In a prior post, we discussed the importance of effective leadership training and the value of business simulations when facing VUCA (volatile, uncertain, complex and ambiguous) environments. To expand on that post, let’s think about how to best manage when VUCA strikes.

Doing nothing is certainly not an option. What is called for is a new mental model that does not rely on the past, on benchmarking others, nor in believing one knows or should know everything.

The solution lies in learning how to think, not what to think.

Recognizing the complex and underlying interrelationships of organizations as systems is key. It’s a way of thinking derived from applying systems dynamics in conjunction with critical and creative thinking. This approach adeptly addresses client organizations’ challenges, while advancing leadership decision-making skills for a VUCA environment to overcome potential derailers.

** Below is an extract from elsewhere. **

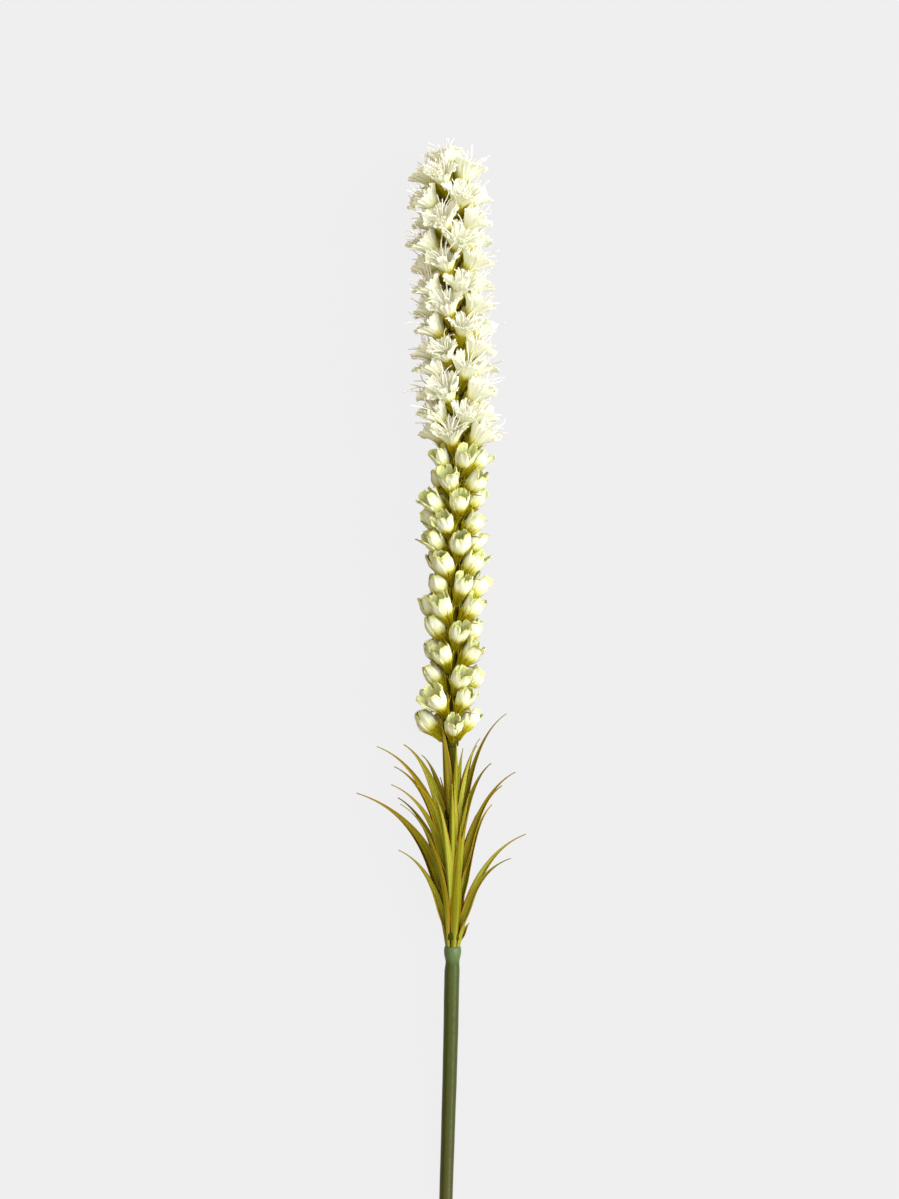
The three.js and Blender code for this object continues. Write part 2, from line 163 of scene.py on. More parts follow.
class Gathered:  # the points and faces of one piece, with values that its materials read
    def __init__(self):
        self.points, self.quads, self.quadMarks, self.caps, self.capMarks = [], [], [], [], []
        self.values = {"along": [], "across": [], "tone": []}
        self.count = 0

    def add(self, points, quads, caps, mark, along, across=0.0, tone=0.5):
        points = points.reshape(-1, 3)
        self.points.append(points)
        self.quads.append(quads + self.count)
        self.quadMarks += [mark] * len(quads)
        self.caps += [[int(k) + self.count for k in cap] for cap in caps]
        self.capMarks += [mark] * len(caps)
        for name, value in (("along", along), ("across", across), ("tone", tone)):
            self.values[name].append(np.broadcast_to(np.asarray(value, float).reshape(-1), len(points)))
        self.count += len(points)


def gridQuads(rows, columns, loopRows=False, loopColumns=False):
    down = np.arange(rows if loopRows else rows - 1)
    aside = np.arange(columns if loopColumns else columns - 1)
    i, j = np.meshgrid(down, aside, indexing="ij")
    below, right = (i + 1) % rows, (j + 1) % columns
    corners = [i * columns + j, i * columns + right, below * columns + right, below * columns + j]
    return np.stack(corners, axis=-1).reshape(-1, 4)


# A loft's rings wind about their way forward. A looped one closes on itself and has no ends.
def addLoft(gathered, rings, mark, along, tone=0.5, looped=False):
    rows, sides = rings.shape[:2]
    caps = [] if looped else [range(sides - 1, -1, -1), range((rows - 1) * sides, rows * sides)]
    quads = gridQuads(rows, sides, looped, True)
    gathered.add(rings, quads, caps, mark, np.repeat(np.broadcast_to(along, rows), sides), tone=tone)


def addTube(gathered, path, radii, sides, mark, along, tone=0.5):
    tangents = unit(np.gradient(path, axis=0))
    turns = evenTurns(sides)[:, None]
    normal = unit(np.cross(tangents[0], [0.31, 0.22, 0.92]))
    rings = []
    for middle, tangent, radius in zip(path, tangents, radii):
        normal = unit(normal - tangent * (normal @ tangent))
        binormal = np.cross(tangent, normal)
        rings.append(middle + radius * (np.cos(turns) * normal + np.sin(turns) * binormal))
    addLoft(gathered, restOnTable(np.array(rings)), mark, along, tone)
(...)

In the face of challenges stemming from increased volatility, leaders may feel overwhelmed and unprepared to lead effectively. The behavioral response may be fear, risk aversion, and a back-to-basics reaction.

What is needed is greater agility and resilience within the organization. Command and control structures might need to give way to flexible processes and a wider distribution of decision making. Critical thinking and problem-solving skills practiced in a custom business simulation will empower those close to the action to make more effective decisions.  

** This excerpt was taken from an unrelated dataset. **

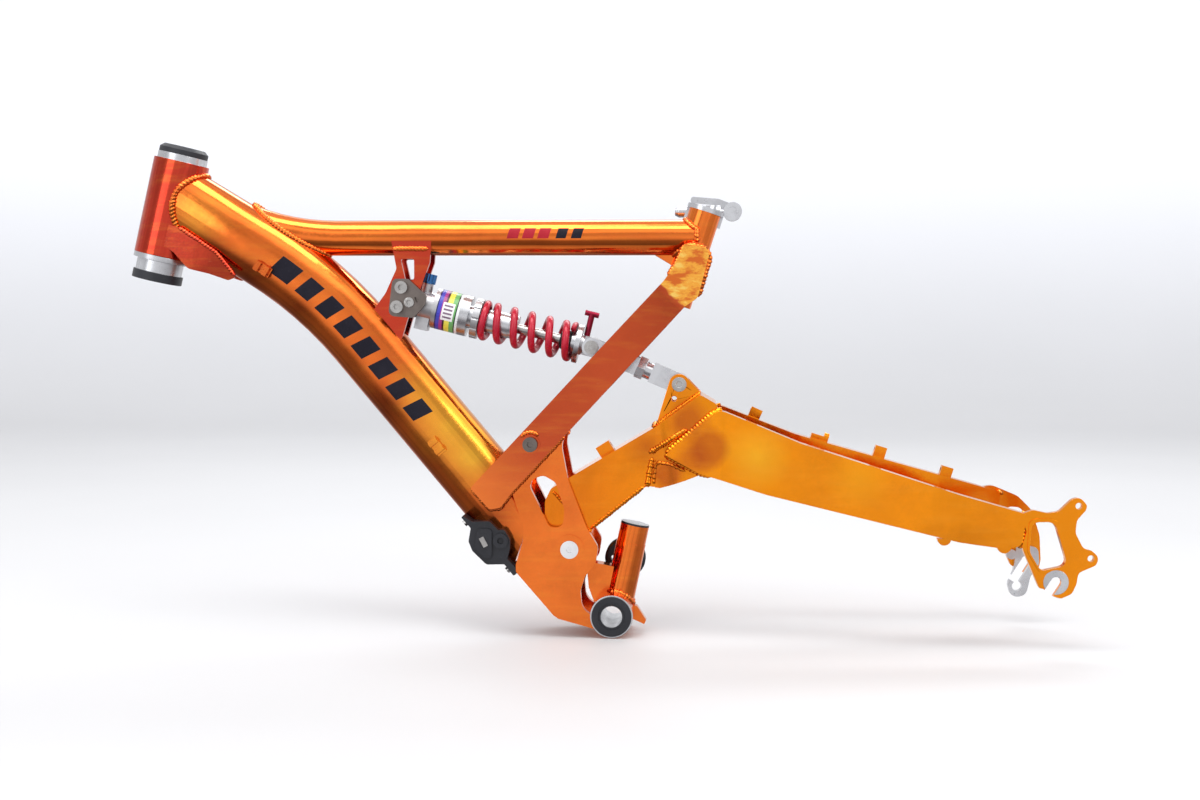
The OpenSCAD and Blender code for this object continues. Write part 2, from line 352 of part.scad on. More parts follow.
module jam_nut() color([0.82, 0.83, 0.85]) link_at() difference() { translate([49, 0, 0]) rotate([0, 90, 0]) rotate([0, 0, 30]) cylinder(h = 8, r = 12.4, $fn = 6); translate([40, 0, 0]) rotate([0, 90, 0]) cylinder(h = 20, r = 6, $fn = 40); }
module rod_end() color(silver) link_at() difference() {
  union() { translate([31, 0, 0]) rotate([0, 90, 0]) cylinder(h = 34, r = 6, $fn = 40); translate([57, 0, 0]) rotate([0, 90, 0]) cylinder(h = 8, r = 8.6, $fn = 40); translate([64, -9, -10]) cube([22, 18, 20]); yc([lk_len, 0], -9, 9, 10); translate([80, -9, -10]) cube([lk_len - 80, 18, 20]); }
  yc([lk_len, 0], -20, 20, 6, 40);
}

// ---- swingarm ----
module neck_side(w = 0) { polygon(rounded([[-60 + w, 124.5 - w * 1.2, 7], [-66 + w, 112, 12], [-66 + w, 90, 10], [-58.5 + w, 66, 12], [-48, 48.5 + w, 10], [-33, 48.5 + w, 10], [-20.5 - w, 66 + w * 0.6, 6], [-20 - w * 0.4, 84.2 + w, 6], [33.3, 127.6 + w, 12], [42, 126.6 + w, 0], [42, 185.4 - w * 1.2, 0]], 4)); }
module swingarm_neck() color(gold) difference() {
  xz(-neck_half, neck_half) neck_side();
  difference() { xz(-neck_half + 2.6, neck_half - 2.6) neck_side(2.6); yc(piv, -30, 30, shell_r); }
  yc(piv, -30, 30, axle_r + 2); both() yc(piv, 17, 30, bearing_r);
  xz(-30, 30) translate([42, 126.6]) square([10, 70]);
}
module yoke_side(w = 0) { polygon(rounded([[42 + w, 126.2 + w, 0], [47, 125.7 + w, 8], [71.3, 133.7 + w, 0], [86 - w, 139.5 + w, 0], [104 - w, 200 - w, 3], [101.4 - w, 208.6 - w, 3], [86, 217.6 - w * 1.2, 4], [42 + w, 185.4 - w * 1.2, 0]], 4)); }
module yoke_plan(w = 0) { translate([0, 0, 100]) linear_extrude(140) polygon([[42 + w, -neck_half - 0.5 + w], [60, -35.5 + w], [106 - w, -35.5 + w], [106 - w, 35.5 - w], [60, 35.5 - w], [42 + w, neck_half + 0.5 - w]]); }
module swingarm_yoke() color(gold) difference() {
  intersection() { xz(-60, 60) yoke_side(); yoke_plan(); }
  intersection() { xz(-60, 60) yoke_side(3); yoke_plan(3); }
}
module ear_plates() color(gold) both() difference() {
  xz(10.4, 15.4) polygon(concat([[42.5, 185.8], [87, 218.2]], arc(ear_g, 10, 38, 166, 12)));
  xz(0, 40) yoke_side();
  yc(ear_g, 0, 30, 5, 32);
  yc([60.4, 212.4], 0, 30, 2.6, 24);
}
module ear_bolt() color(silver) difference() { union() { yc(ear_g, -15.4, 15.4, 5, 32); both() yc(ear_g, 15.4, 19, 7.2, 40); } both() yc(ear_g, 17, 20, 3, 6); }
// arm: side outline crossed with plan outline; k lifts the rear of the drive-side arm
module arm_side(k, w = 0) { polygon(rounded([[52 + w * 1.2, 159.5, 3], [103.5, 204.5 - w * 1.2, 12], [182, 172.4 + k * 0.3 - w, 60], [329.1, 126 + k - w, 200], [391 - w, 108.6 + k - w, 3], [387.5 - w, 77.5 + w, 8], [368, 76 + w, 30], [329.7, 81 + w, 60], [148.7, 123 + w, 60], [106, 136.2 + w, 20], [84.5, 142.2 + w, 12]], 4)); }
module arm_plan(w = 0) { translate([0, 0, 40]) linear_extrude(220) polygon([[40 + w, 35.5 + w], [106, 35.5 + w], [190, 38 + w], [330, 54 + w], [392 - w, 57.5 + w], [392 - w, 75 - w], [345, 74.5 - w], [200, 61 - w], [104, 52.5 - w], [72, 46 - w], [40 + w, 41 - w]]); }
module arm_half(k) difference() {
  intersection() { xz(0, 90) arm_side(k); arm_plan(); }
  intersection() { xz(0, 90) arm_side(k, arm_wall); arm_plan(arm_wall); }
}
module arm_left() color(gold) mirror([0, 1, 0]) arm_half(0);
module arm_right() color(gold) arm_half(6);
module axle_slot(r, y0, y1) { yc(axle, y0, y1, r, 40); xz(y0, y1) translate([axle[0], axle[1]]) rotate(-122) translate([0, -r]) square([26, 2 * r]); }
module dropout_left() color(gold) difference() {
  union() {
    xz(-drop_in - drop_t, -drop_in) polygon(rounded([[386.5, 108.5, 2], [397, 112.5, 8], [411, 109.5, 10], [421.2, 111, 8], [433, 122.6, 8], [440.5, 124.8, 6.5], [447.4, 117, 4.6], [446, 112.4, 3], [438, 103, 8], [436.6, 91, 12], [444.5, 76, 8], [452, 74.6, 6.5], [459.2, 68, 6.5], [456, 60.6, 5], [440, 53.4, 6], [438.5, 43, 10], [434.4, 33.5, 8], [424, 28.8, 6], [414, 32, 0], [408, 38, 0], [404, 38.5, 3], [389.5, 72, 12], [387.5, 78, 0], [391.5, 92, 4]], 4));
    // raised rim around the window
    xz(-drop_in - drop_t - 1.6, -drop_in - 1) polygon(rounded([[393.6, 104, 7], [420, 105.5, 11], [433.4, 57.5, 9], [404.6, 52.2, 7], [392.2, 73, 12]], 5));
  }
  xz(-80, -60) polygon(rounded([[396.2, 101, 7], [417.2, 101.5, 9], [429.6, 60.5, 7], [405, 55, 6], [394.4, 73, 12]], 5));
  yc([439.5, 116.4], -80, -60, 3.1, 32);
  yc([451.4, 67], -80, -60, 3.1, 32);
  axle_slot(slot_r, -80, -60);
  yc(axle, -80, -drop_in - drop_t + 1.2, 11.8, 48);
  arm_block(-1);
}
module arm_block(s) { mirror([0, s < 0 ? 1 : 0, 0]) intersection() { xz(0, 90) arm_side(s < 0 ? 0 : 6); arm_plan(); } }
module dropout_right() color(gold) difference() {
  xz(drop_in, drop_in + drop_t) polygon(rounded([[372, 118, 6], [384, 120.5, 14], [410.3, 109.5, 12], [424, 96, 14], [433, 70, 30], [434.4, 44, 12], [432, 32, 8], [420, 29, 6], [411, 34, 0], [404, 38.5, 3], [389.5, 72, 12], [372, 82, 0]], 4));
  xz(60, 80) polygon(rounded([[398, 99, 7], [415.2, 97.5, 9], [426, 62.5, 7], [405, 57, 6], [396, 73, 12]], 5));
  axle_slot(slot_r, 60, 80);
  yc(axle, drop_in + drop_t - 1.2, 80, 11.8, 48);
  arm_block(1);
}
module insert_side(y0, y1) difference() { yc(axle, y0, y1, 11.8, 48); axle_slot(slot_r, y0 - 1, y1 + 1); yc([axle[0] - 9, axle[1] - 14.5], y0 - 1, y1 + 1, 3, 16); }
module axle_inserts() color(silver) both() insert_side(drop_in + drop_t - 1.2, drop_in + drop_t + 0.4);
hang = [409.6, 17.6];
module derailleur_hanger() color(silver) difference() {
  union() { xz(drop_in - 6, drop_in) polygon(rounded([[409, 62, 4], [430.5, 57, 6], [432, 41, 8], [423, 27, 10], [419, 8, 9], [404, 5.6, 8], [400, 20, 10], [406, 34, 8]], 5)); yc([404, 50], drop_in - 6, drop_in, 5, 24); }
  yc(hang, 50, 80, 4.9, 32);
  axle_slot(slot_r, 50, 80);
  arm_block(1);
}
module arm_guides() color(gold) difference() {
  union() {
    // cable stops on top of the drive-side arm, and the loop on the neck
    for (g = [[140, 50, 190, 24], [268, 62, 150.5, 17], [336, 68, 129.4, 17]]) translate([g[0], g[1], g[2]]) rotate([0, g[3], 0]) difference() { translate([-6, -4.5, -5]) cube([12, 9, 15]); translate([-8, 0, 5.8]) rotate([0, 90, 0]) cylinder(h = 16, r = 2.3, $fn = 20); }
    translate([207, 56, 168]) rotate([0, 17, 0]) { translate([-9, -4, -4]) cube([18, 8, 8]); translate([4, 0, 4]) rotate([0, 90, 0]) cylinder(h = 5, r = 4, $fn = 24); }
    translate([-4, 0, 155.6]) rotate([0, -32.3, 0]) difference() { translate([-7.5, -8, -3]) cube([15, 16, 16]); translate([-9, 0, 8]) rotate([0, 90, 0]) cylinder(h = 18, r = 2.6, $fn = 20); }
    for (x = [316, 372]) mirror([0, 1, 0]) xz(62, 70) polygon(arc([x, x < 350 ? 84 : 77], 6.5, 180, 360, 10));
  }
  arm_block(1); arm_block(-1);
  xz(-neck_half, neck_half) neck_side();
}

head_tube();
down_tube();
top_tube();
head_gusset();
seat_tube();
seat_strut_left();
seat_strut_right();
pivot_plate_left();
pivot_plate_right();
plate_bridge();
shock_bracket_left();
shock_bracket_right();
bb_shell();
derailleur_stub();
stub_plug();
bb_cups();
bb_sleeve();
headset_cup_upper();
headset_cup_lower();
headset_cap();
crown_race();
seat_collar();
qr_skewer();
qr_lever();
frame_guides();
guide_block();
frame_bolts();
pivot_axle();
pivot_caps();
pivot_bearings();
roller_bolt();
chain_roller();
clamp_plates();
clamp_bolts();
shock_pin();
shock_head();
adjuster_knob();
shock_cylinder();
preload_collar();
coil_spring();
damper_shaft();
bump_stop();
spring_retainer();
shock_eye();
lockout_knob();
link_clevis();
eye_bolt();
jam_nut();
rod_end();
swingarm_neck();
swingarm_yoke();
ear_plates();
ear_bolt();
arm_left();
arm_right();
dropout_left();
dropout_right();
axle_inserts();
derailleur_hanger();
arm_guides();
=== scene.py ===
import json
import math
import random

import bmesh
import bpy
from mathutils import Matrix, Vector


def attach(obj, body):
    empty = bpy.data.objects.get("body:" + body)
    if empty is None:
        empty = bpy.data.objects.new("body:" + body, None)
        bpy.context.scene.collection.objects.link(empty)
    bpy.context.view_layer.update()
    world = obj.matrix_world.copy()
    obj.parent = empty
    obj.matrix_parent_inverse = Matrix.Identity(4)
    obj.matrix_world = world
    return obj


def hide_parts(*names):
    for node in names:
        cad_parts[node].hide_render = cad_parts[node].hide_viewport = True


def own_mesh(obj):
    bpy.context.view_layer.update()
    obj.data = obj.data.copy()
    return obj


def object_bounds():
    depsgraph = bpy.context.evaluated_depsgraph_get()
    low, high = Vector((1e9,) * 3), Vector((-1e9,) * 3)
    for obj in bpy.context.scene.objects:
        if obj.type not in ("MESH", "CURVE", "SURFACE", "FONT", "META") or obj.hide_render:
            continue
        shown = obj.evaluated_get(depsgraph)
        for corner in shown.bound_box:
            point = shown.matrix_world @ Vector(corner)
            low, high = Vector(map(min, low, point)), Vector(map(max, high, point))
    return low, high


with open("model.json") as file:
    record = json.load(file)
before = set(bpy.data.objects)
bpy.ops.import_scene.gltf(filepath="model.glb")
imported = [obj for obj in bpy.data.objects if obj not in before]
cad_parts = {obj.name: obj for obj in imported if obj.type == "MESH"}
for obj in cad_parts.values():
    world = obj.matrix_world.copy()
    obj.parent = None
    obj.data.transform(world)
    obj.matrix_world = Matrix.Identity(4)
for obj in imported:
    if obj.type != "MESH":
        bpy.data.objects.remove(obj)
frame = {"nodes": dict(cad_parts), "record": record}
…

When the environment is full of uncertainty, leaders are required to act on incomplete or insufficient information. They are more likely to rely on what seemed to have worked in the past, because it becomes difficult to “connect the dots” when there is too much noise and not enough signal.

In looking for a comfortable home for decision making, leaders tend toward an excessive and futile effort at data analysis. The answer is probably not in the data, but in creative and innovative thinking.  

When faced with complexity, it can be difficult to know where to start to affect change. Leaders lack the time to reflect and consider multiple perspectives, and often do not address root causes, which, in turn, makes it difficult to envision, let alone implement the required change.

The danger is in acting too late, implementing short-term solutions, and looking for scapegoats when things don’t turn out. To become more comfortable with complexity, business simulations include a systems dynamic component to enable participants to wrestle with trade-offs and balance various stakeholders in the short and long term. Visibility to outcomes that might not be apparent for months or years are available immediately in simulation training environment.

If the situation is ambiguous, there is a high risk of misinterpreting and ineffectively responding as leaders act on a limited understanding of the event. Doubt, distrust, and hesitancy results. Leaders must be immersed in the source and context of events and that state can be practiced in highly customized business simulations.

Regardless of one’s experience or level of training, leading in a VUCA environment is challenging. Spending time planning and strategizing approaches before you actually encounter the challenge is helpful, as are targeted leadership development training programs that allow for exploration and experimentation with varying management practices.